Collect every line that includes the string "parts".

Listing →
+++++

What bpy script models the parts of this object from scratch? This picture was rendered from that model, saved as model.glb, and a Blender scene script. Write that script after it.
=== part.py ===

+++++

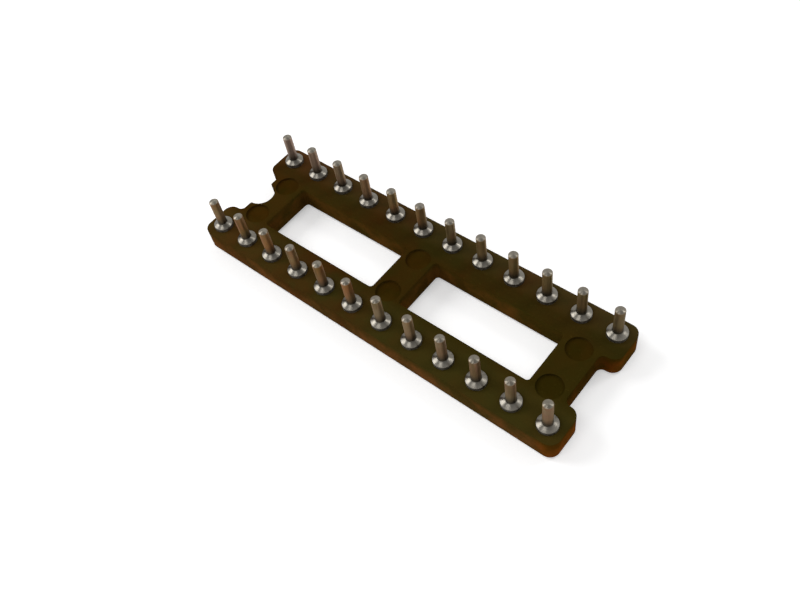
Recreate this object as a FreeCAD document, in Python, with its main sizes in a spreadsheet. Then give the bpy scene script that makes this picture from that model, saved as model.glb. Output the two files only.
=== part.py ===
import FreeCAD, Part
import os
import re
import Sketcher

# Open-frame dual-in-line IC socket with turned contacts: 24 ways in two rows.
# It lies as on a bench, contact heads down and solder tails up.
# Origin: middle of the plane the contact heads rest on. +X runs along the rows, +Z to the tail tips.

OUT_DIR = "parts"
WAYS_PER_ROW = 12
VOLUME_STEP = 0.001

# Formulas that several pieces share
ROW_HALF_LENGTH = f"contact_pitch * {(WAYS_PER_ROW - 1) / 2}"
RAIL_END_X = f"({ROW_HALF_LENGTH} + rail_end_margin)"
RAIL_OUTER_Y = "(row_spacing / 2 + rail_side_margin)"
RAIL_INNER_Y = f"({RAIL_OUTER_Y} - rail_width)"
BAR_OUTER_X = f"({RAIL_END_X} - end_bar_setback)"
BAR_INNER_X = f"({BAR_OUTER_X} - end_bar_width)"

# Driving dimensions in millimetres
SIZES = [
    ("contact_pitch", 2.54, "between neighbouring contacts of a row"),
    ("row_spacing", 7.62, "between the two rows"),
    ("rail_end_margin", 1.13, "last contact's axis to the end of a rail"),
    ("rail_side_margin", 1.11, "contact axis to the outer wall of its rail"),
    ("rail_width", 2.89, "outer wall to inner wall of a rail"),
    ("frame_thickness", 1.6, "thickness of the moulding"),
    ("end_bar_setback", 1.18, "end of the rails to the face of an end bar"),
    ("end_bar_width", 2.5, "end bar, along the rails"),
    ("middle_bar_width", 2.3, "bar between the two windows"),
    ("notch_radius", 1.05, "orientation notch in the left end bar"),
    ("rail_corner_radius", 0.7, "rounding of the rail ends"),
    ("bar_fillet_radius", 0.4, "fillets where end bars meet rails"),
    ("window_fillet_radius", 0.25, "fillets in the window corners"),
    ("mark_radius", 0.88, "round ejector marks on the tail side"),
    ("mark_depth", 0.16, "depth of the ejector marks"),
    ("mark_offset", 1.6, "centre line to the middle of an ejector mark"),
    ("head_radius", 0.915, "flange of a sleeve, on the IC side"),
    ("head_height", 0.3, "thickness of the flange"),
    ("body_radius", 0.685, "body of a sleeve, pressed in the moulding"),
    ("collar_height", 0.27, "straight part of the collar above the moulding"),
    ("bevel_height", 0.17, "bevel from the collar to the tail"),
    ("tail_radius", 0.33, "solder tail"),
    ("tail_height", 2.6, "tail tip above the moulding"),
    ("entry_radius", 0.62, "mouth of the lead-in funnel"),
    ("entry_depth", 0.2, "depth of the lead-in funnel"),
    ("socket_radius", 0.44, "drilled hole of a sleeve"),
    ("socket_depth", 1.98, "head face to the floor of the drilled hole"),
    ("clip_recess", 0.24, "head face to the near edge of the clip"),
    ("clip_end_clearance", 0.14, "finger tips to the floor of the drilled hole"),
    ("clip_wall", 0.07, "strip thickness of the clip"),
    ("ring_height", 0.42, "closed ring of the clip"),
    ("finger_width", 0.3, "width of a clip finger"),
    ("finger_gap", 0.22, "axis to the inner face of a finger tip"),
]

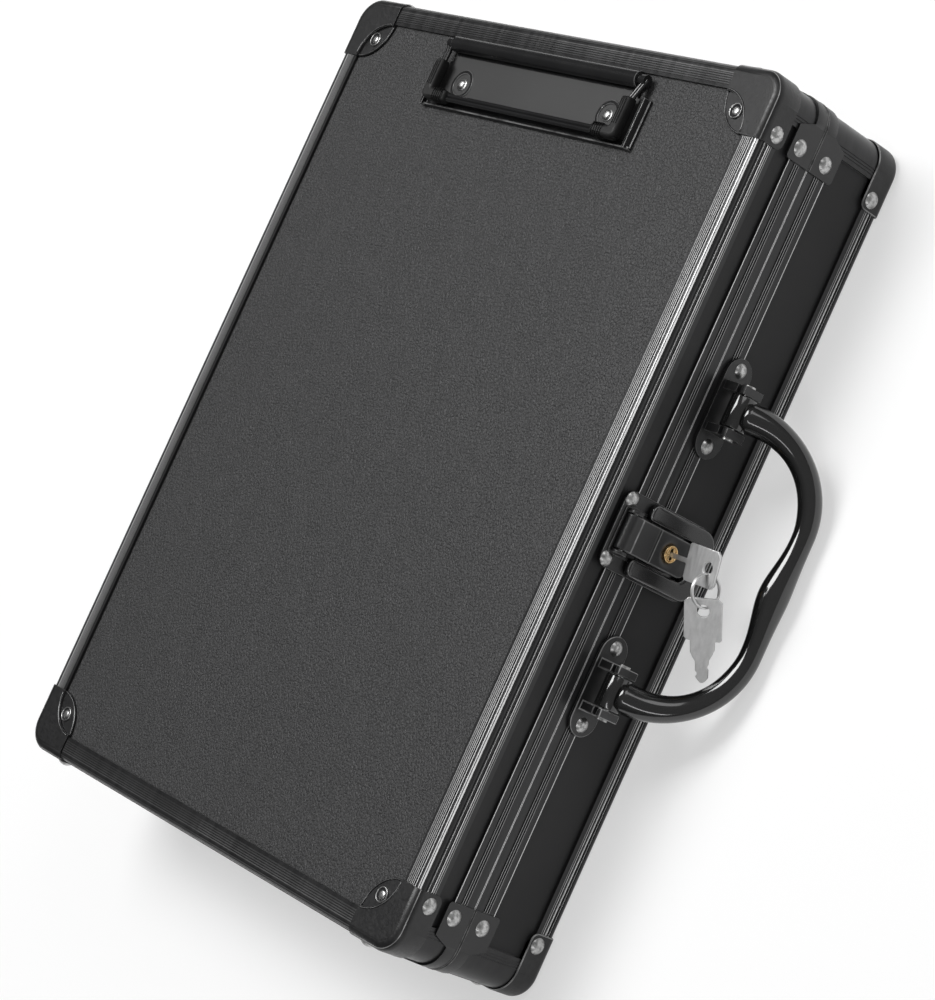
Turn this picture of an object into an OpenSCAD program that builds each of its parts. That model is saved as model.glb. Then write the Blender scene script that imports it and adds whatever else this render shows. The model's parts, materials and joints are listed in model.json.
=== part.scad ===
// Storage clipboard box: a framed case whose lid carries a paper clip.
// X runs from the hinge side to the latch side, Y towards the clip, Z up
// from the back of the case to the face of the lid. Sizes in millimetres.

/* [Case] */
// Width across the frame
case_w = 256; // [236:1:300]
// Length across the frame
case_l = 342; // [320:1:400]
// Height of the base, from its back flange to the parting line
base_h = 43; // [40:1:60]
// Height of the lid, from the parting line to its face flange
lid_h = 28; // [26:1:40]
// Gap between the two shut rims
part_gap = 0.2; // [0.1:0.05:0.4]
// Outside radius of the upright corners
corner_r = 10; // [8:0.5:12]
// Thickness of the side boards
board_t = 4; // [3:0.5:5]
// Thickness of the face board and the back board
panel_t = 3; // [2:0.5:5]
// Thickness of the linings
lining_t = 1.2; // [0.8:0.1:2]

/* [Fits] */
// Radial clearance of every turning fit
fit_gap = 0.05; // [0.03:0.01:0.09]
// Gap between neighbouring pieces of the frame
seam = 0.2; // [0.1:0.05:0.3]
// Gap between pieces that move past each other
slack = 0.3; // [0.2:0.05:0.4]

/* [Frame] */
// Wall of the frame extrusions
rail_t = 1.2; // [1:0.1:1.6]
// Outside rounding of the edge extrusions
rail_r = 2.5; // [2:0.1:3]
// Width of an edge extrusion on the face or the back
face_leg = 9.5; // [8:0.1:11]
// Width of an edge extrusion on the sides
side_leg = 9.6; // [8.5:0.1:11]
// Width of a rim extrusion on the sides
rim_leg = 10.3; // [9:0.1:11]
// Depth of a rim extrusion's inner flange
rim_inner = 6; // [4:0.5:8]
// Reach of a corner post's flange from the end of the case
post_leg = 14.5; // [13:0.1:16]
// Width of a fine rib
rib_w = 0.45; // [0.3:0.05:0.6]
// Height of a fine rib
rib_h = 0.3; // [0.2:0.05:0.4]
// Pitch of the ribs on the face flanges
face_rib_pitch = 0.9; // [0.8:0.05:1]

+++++

Result →
What bpy script models the parts of this object from scratch? This picture was rendered from that model, saved as model.glb, and a Blender scene script. Write that script after it.
OUT_DIR = "parts"
Turn this picture of an object into an OpenSCAD program that builds each of its parts. That model is saved as model.glb. Then write the Blender scene script that imports it and adds whatever else this render shows. The model's parts, materials and joints are listed in model.json.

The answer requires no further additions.